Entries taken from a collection
◆ ◆ ◆ ◆
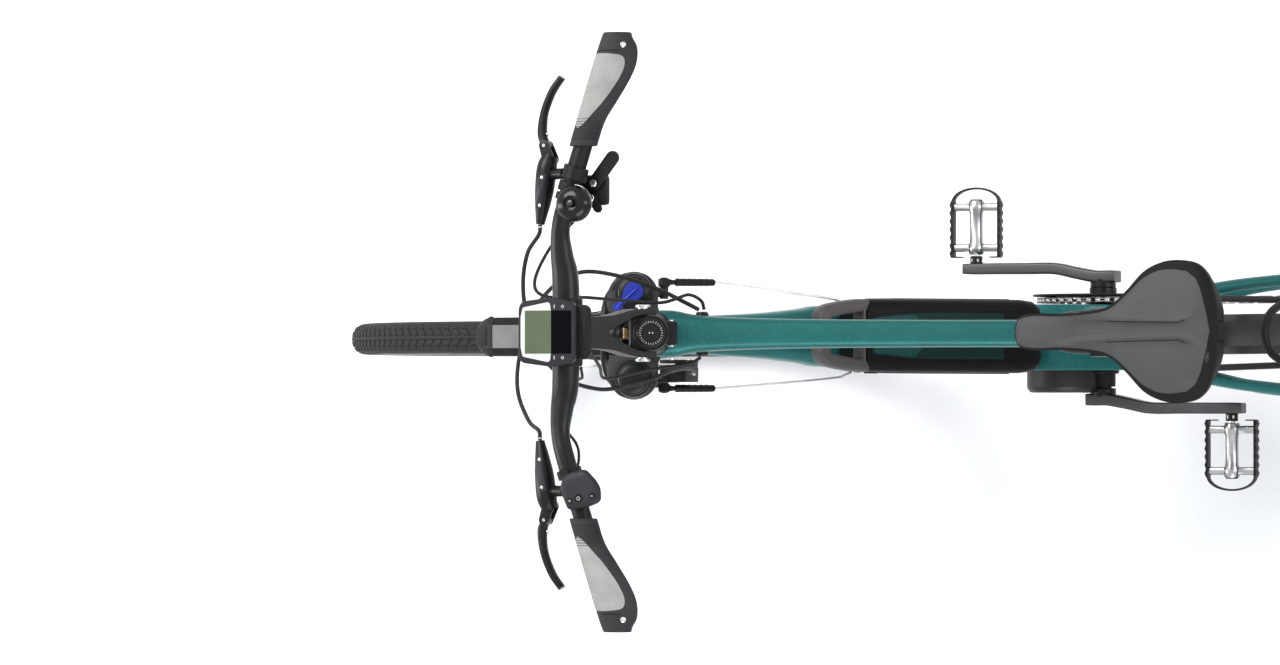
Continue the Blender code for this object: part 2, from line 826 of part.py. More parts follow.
caliper(
    "rear_caliper",
    REAR_AXLE,
    24.0,
    0.069,
    (0.0450, DROPOUT_IN - GAP),
    (REAR_ROTOR_Y, REAR_ROTOR_R),
    (0.056, 0.036),
)

# Fork

CROWN_HIGH = AXLE_TO_CROWN + 0.010
CAP_TOP = CROWN_HIGH + 0.005


def leg_path(points, hand):
    return [steer(s, a, y * hand) for s, a, y in points]


def fork_crown():
    stations = [
        (0.0136, LEG_AHEAD, LEG_Y, 0.024, 0.023),
        (0.0156, 0.016, 0.034, 0.021, 0.021),
        (0.0181, 0.002, 0.015, 0.025, 0.0175),
        (0.0181, 0.000, 0.0, 0.026, 0.0175),
    ]
    stations += [(s, a, -y, w, h) for s, a, y, w, h in reversed(stations[:-1])]
    path = [steer(AXLE_TO_CROWN - s, a, y) for s, a, y, _, _ in stations]
    sections = [oval(w, h, 8, 0.6) for _, _, _, w, h in stations]
    pieces = [sweep("fork_crown", path, sections, STEER_FWD, ANODISED)]
    inside = steer(AXLE_TO_CROWN - 0.0176)
    pieces.append(rod("race", inside, steer(HEAD_LOW - GAP), HEAD_R - 0.001, ANODISED, 12))
    pieces.append(rod("steerer", inside, steer(STEERER_TOP), STEERER_R, ANODISED, 12))
    for hand in (1, -1):
        side = LEG_Y * hand
        pieces.append(
            rod(
                "socket",
                steer(CROWN_LOW, LEG_AHEAD, side),
                steer(CROWN_HIGH, LEG_AHEAD, side),
                SOCKET_R,
                ANODISED,
                12,
                SOCKET_R - 0.003,
            )
        )
        pieces.append(
            rod(
                "stanchion",
                steer(LOWER_TOP - 0.112, LEG_AHEAD, side),
                steer(CROWN_LOW + 0.01, LEG_AHEAD, side),
                STANCHION_R,
                ANODISED,
                12,
            )
        )
        pieces.append(
            rod(
                "cap",
                steer(CROWN_HIGH - 0.01, LEG_AHEAD, side),
                steer(CAP_TOP, LEG_AHEAD, side),
                0.0195,
                ANODISED,
                10,
                0.0175,
            )
        )
    return fuse("fork_crown", pieces)


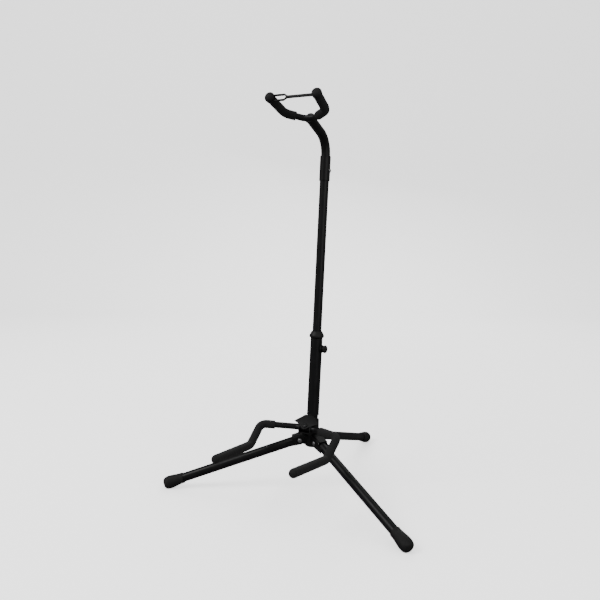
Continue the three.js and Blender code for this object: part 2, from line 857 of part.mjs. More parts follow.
function gooseneck() {
  const foot = new THREE.Vector3(0, 0, tubesMeet + tubeButtGap / 2);
  const corner = new THREE.Vector3(0, 0, gooseneckCornerHeight);
  const path = new RodPath([foot, corner, weldPoint], [gooseneckBend]);
  const reach = upperTubeRadius + overrun;
  const mouth = alongX(rod(yokeRodRadius + slipGap, -reach, reach, tubeSides));
  mouth.translate(weldPoint.x, weldPoint.y, weldPoint.z);
  return cut(bentTube(path, upperTubeRadius, upperBore, tubeSides), mouth);
}

add(column, 'gooseneck_tube', gooseneck(), blackPaint);

// Neck yoke: -Y runs forward in the yoke's own plane and +Z stands square to it
const yoke = new THREE.Group();
yoke.position.copy(weldPoint);
yoke.rotation.x = -neckRise;
column.add(yoke);

function yokePoints(hand) {
  return {
    flat: new THREE.Vector3(hand * yokeFlatHalf, 0, 0),
    corner: new THREE.Vector3(hand * yokeCornerAcross, -yokeCornerForward, 0),
    tip: new THREE.Vector3(hand * yokeTipAcross, -yokeTipForward, 0),
  };
}

const yokeLeft = yokePoints(-1);
const yokeRight = yokePoints(1);
const yokePath = new RodPath(
  [yokeLeft.tip, yokeLeft.corner, yokeLeft.flat, yokeRight.flat, yokeRight.corner, yokeRight.tip],
  [yokeBend, yokeBend, yokeBend, yokeBend],
);
add(yoke, 'yoke_rod', bentTube(yokePath, yokeRodRadius, yokeRodRadius - yokeRodWall, rodSides), blackPaint);

// The strap lies square to the yoke between caps and foam, and the arms lean outward through it
const armLean = Math.atan2(yokeTipAcross - yokeCornerAcross, yokeTipForward - yokeCornerForward);
const strapPlace = capDepth + slipGap + strapThickness / 2 + capRadius * Math.sin(armLean);
const foamPlace = strapPlace + strapThickness / 2 + slipGap + yokeSleeveRadius * Math.sin(armLean);

function yokeSleeve({ flat, corner, tip }, bare) {
  const share = (bare - yokeFlatHalf) / (yokeCornerAcross - yokeFlatHalf);
  const start = flat.clone().lerp(corner, share);
  const end = tip.clone().addScaledVector(corner.clone().sub(tip).normalize(), foamPlace);
  const path = new RodPath([start, corner, end], [yokeBend]);
  return bentTube(path, yokeSleeveRadius, yokeRodRadius + slipGap, sleeveSides);
}

add(yoke, 'yoke_sleeve_left', yokeSleeve(yokeLeft, yokeBareLeft), blackFoam);
add(yoke, 'yoke_sleeve_right', yokeSleeve(yokeRight, yokeBareRight), blackFoam);

function yokeCap({ corner, tip }) {
  const bore = yokeRodRadius + slipGap;
  const domeBase = slipGap + capFloor - capDome;
  const arc = arcPoints(0, 0, 1, 0, quarterTurn, domeSteps).slice(0, -1);
  const profile = [
    [0, slipGap],
    [bore, slipGap],
    [bore, -capDepth],
    [capRadius - capChamfer, -capDepth],
    [capRadius, capChamfer - capDepth],
    ...arc.map(([across, along]) => [capRadius * across, domeBase + capDome * along]),
    [0, domeBase + capDome],
  ];
  return laidAlong(turned(profile, sleeveSides), tip, tip.clone().sub(corner).normalize());
}

add(yoke, 'yoke_cap_left', yokeCap(yokeLeft), blackRubber);
add(yoke, 'yoke_cap_right', yokeCap(yokeRight), blackRubber);

// Rubber strap across the mouth of the yoke: a ring on the right arm, a long loop over the left one

// Outline of a long eye: round at the left, then two parallel strands that close in on the bar
function eyeOutline(radius, half, shoulder, end, endHalf) {
  const lean = Math.asin(half / radius);
  const back = arcPoints(0, 0, radius, lean, 2 * Math.PI - lean, smallSides);
  return polygon([...back, [shoulder, -half], [end, -endHalf], [end, endHalf], [shoulder, half]]);
}

function neckStrap() {
  const back = yokeRight.corner.clone().sub(yokeRight.tip).normalize();
  const seat = yokeRight.tip.clone().addScaledVector(back, strapPlace);
  const hole = yokeRodRadius + 2 * slipGap;
  const ringRadius = hole + strapRingWall;
  const barHalf = strapHeight / 2;
  const shoulder = strapLoopLength - strapLoopTaper;
  const holeEnd = strapLoopLength - strapStrand;
  const holeHalf = strapLoopHalf - strapStrand;
  const outer = eyeOutline(ringRadius, strapLoopHalf, shoulder, strapLoopLength, barHalf);
  const inner = eyeOutline(hole, holeHalf, shoulder - strapStrand / 2, holeEnd, barHalf / 2);
  const barStart = holeEnd + strapStrand / 2 - seat.x;
  const barEnds = [[barStart, -barHalf], [seat.x, -barHalf], [seat.x, barHalf], [barStart, barHalf]];
  const middle = strapThickness / 2;
  const reach = middle + overrun;
  const loop = plate(outer, strapThickness).translate(-seat.x, 0, 0);
  const bar = plate(polygon(barEnds), strapThickness);
  const ringBody = rod(ringRadius, -middle, middle, sleeveSides).translate(seat.x, 0, 0);
  const gap = plate(inner, 2 * reach).translate(-seat.x, 0, 0);
  const eye = rod(hole, -reach, reach, sleeveSides).translate(seat.x, 0, 0);
  return cut(joined(loop, bar, ringBody), gap, eye).rotateX(quarterTurn).translate(0, seat.y, 0);
}

add(yoke, 'neck_strap', neckStrap(), blackRubber);

// The origin moves to the floor in the middle of the footprint
stand.updateMatrixWorld(true);
const extent = new THREE.Box3().setFromObject(stand, true);
stand.position.y = -(extent.min.y + extent.max.y) / 2;

export default stand;
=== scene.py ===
# %% [markdown]
# # A folding guitar stand
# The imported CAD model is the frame. Each piece below is drawn in the same frame, rides on one of its bodies, and
# mostly takes the place of the CAD solid it is named after. Sizes are typed in mm and turned into metres once, in
# the helper that moves points to their place. Outer radii and bores that several pieces share come first.

# %% Load the frame
import json
import math

import bmesh
import bpy
import numpy as np
from mathutils import Matrix, Vector


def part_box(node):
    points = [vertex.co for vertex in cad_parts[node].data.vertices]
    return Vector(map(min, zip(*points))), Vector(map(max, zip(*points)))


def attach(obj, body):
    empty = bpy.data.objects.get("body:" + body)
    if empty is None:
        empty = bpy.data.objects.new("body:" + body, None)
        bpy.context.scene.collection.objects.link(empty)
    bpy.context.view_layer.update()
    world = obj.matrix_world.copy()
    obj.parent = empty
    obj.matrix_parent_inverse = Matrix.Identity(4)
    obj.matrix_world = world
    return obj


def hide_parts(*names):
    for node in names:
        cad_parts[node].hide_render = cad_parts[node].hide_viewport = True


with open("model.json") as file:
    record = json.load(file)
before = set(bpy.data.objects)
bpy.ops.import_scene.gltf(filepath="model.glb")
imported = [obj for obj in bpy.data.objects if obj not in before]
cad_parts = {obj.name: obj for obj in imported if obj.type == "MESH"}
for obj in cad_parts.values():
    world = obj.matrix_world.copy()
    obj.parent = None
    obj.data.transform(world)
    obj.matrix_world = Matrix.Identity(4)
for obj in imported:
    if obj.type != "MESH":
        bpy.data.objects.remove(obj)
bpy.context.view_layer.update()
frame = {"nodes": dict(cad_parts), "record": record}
MM = 0.001
ROD, FOAM_BORE = 6.35, 6.42
THIN_TUBE, THIN_BORE = 9.5, 8.3
STEM_TUBE, STEM_BORE = 11.1, 9.9
COLUMN_TUBE, COLUMN_BORE = 12.7, 11.45
SLIP = 0.35
SLIDE_BORE = THIN_TUBE + SLIP
print("radii in mm: rods", ROD, "thin tube", THIN_TUBE, "stem", STEM_TUBE, "lower tube", COLUMN_TUBE)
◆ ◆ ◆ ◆
◆ **Exercise**
Quote the records above from their first line through the line containing "return [steer(s, a, y", both ends included.

◆ **Task response**
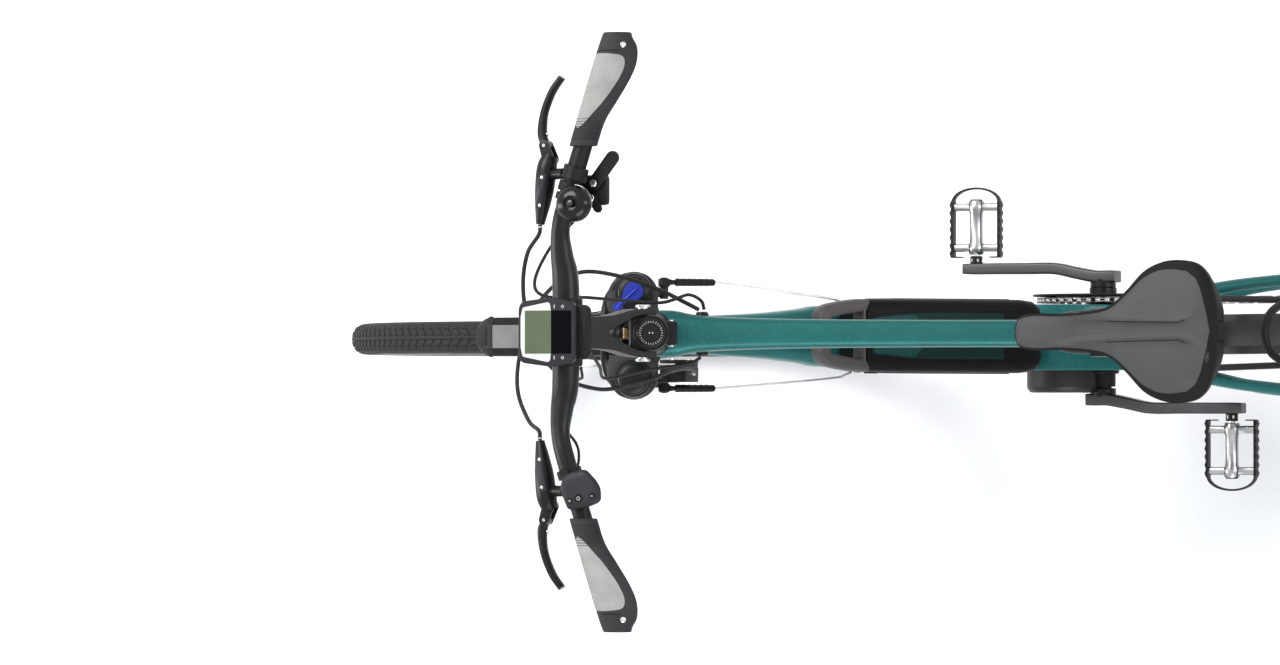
Continue the Blender code for this object: part 2, from line 826 of part.py. More parts follow.
caliper(
    "rear_caliper",
    REAR_AXLE,
    24.0,
    0.069,
    (0.0450, DROPOUT_IN - GAP),
    (REAR_ROTOR_Y, REAR_ROTOR_R),
    (0.056, 0.036),
)

# Fork

CROWN_HIGH = AXLE_TO_CROWN + 0.010
CAP_TOP = CROWN_HIGH + 0.005


def leg_path(points, hand):
    return [steer(s, a, y * hand) for s, a, y in points]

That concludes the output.